How to Choose Between Them

The honest answer is that the best boat under 300k euros for Mediterranean cruising depends almost entirely on how you actually cruise — not how you imagine you cruise. Ask yourself these questions before you visit a single showroom:

  • Two people or six? The Axopar 37 is sublime for two; the Beneteau GT 45 handles a family properly.
  • Day passages or overnight legs? The Pardo 38 and Jeanneau Leader 46 are better equipped for multi-night cruising than the Axopar in base trim.
  • Marina-heavy or anchor-heavy? IPS and outboard twins make marina life easier; a well-set anchor windlass and good holding tank capacity matter more offshore.
  • Experience level? IPS joystick docking democratises stern-to berthing significantly; conventional shafts reward experienced skippers but punish hesitation.
  • Running costs? The Axopar’s outboard platform keeps service costs markedly lower than inboard alternatives — a real consideration over five years of ownership.

We’d also strongly recommend a Med-specific survey on any used purchase in this bracket. The combination of UV degradation, salt corrosion, and the particular stresses of repeated anchoring cycles means Med-used boats need independent eyes before money changes hands.

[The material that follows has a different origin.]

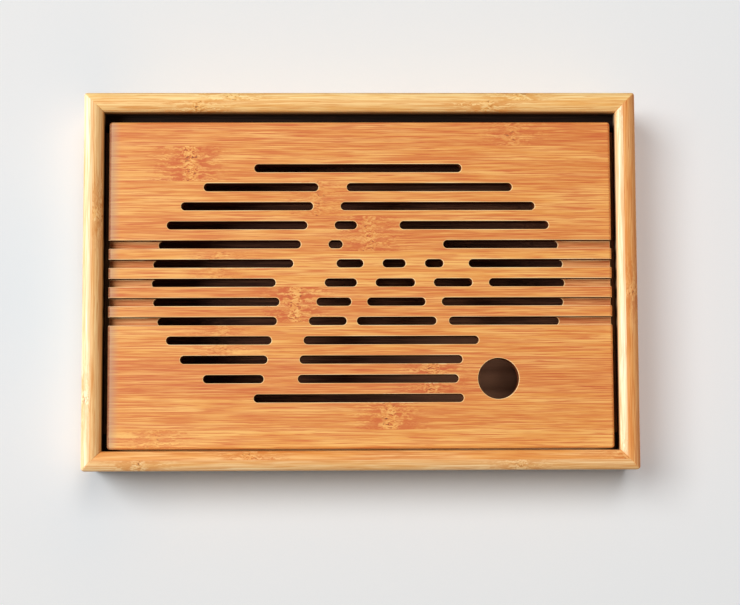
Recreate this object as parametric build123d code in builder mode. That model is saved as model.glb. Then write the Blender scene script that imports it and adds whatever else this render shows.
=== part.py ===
from build123d import *
import os

os.makedirs("parts", exist_ok=True)

# Tray on its feet, front face on -Y, all lengths in millimetres
tray_length = 380.0
tray_depth = 260.0
tray_height = 65.0

# Frame of four mitred rails with a rounded, slightly flat crown
rail_thickness = 13.5
rail_crown_height = 4.4
rail_shoulder_radius = 2.9
frame_corner_ease = 2.0
frame_corner_bulge = 0.45
rail_foot_chamfer = 1.0

# Base board, glued into a rabbet under the rails
base_thickness = 6.0
rabbet_width = 7.0
base_fit = 0.25

# Rubber feet under the base board
foot_height = 3.0
foot_radius = 7.5
foot_inset = 24.0
foot_web = 1.0
foot_recess_fit = 0.6

# Pan-head screws that hold the feet
screw_radius = 1.4
screw_head_radius = 2.8
screw_head_height = 1.2
screw_bite = 4.5
screw_fit = 0.05

# Top board, laid on ledges and pushed against the front rail
panel_thickness = 12.0
panel_recess = 4.5
panel_side_gap = 3.75
panel_front_gap = 1.2
panel_back_gap = 6.8
panel_corner_radius = 2.0
panel_edge_radius = 2.0

# Drain slots and the blind grooves that carry the middle rows to both ends
slot_width = 5.6
slot_pitch = 13.2
slot_rows_shift = 1.1
groove_depth = 7.0
groove_rows_each_way = 2

# Finger hole, on the line of the last row but one
finger_hole_radius = 14.0
finger_hole_share = 0.544

# Ledges under the top board
ledge_width = 12.0
ledge_height = 6.5

# Window in the front rail and the drawer that fills it
window_side_margin = 30.0
window_corner_radius = 3.0
drawer_reveal = 0.6
drawer_running_gap = 0.3
drawer_box_inset = 2.0
drawer_side_drop = 4.0
drawer_side_thickness = 8.0
drawer_back_thickness = 8.0
drawer_floor_thickness = 4.0
drawer_floor_lift = 3.0
drawer_tongue = 4.0
drawer_housing = 5.0
drawer_joint_fit = 0.1
drawer_front_ease = 1.0
pull_notch_width = 64.0
pull_notch_depth = 13.0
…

A good surveyor costs €800–€1,500 and routinely saves multiples of that figure.

The Bottom Line

The best boats under 300k euros for Mediterranean cruising are not compromises — they are the heart of what Mediterranean motor boating actually is. The Axopar 37 Cross Cabin redefines what a day boat can become. The Jeanneau Leader 46 delivers volume and comfort that feel like they belong in a higher bracket. The Pardo 38 embodies Italian purposefulness. The Beneteau GT 45 combines living space with passage-making ability. And the Fairline Targa 45 Open brings British build integrity to blue-water Med conditions.

All five will take you from Marseille to Menorca, from Dubrovnik to Corfu, from Naples to the Aeolian Islands — and home again. The question is simply which one fits your version of that journey. When you’ve worked that out, the Mediterranean is very much at your bow.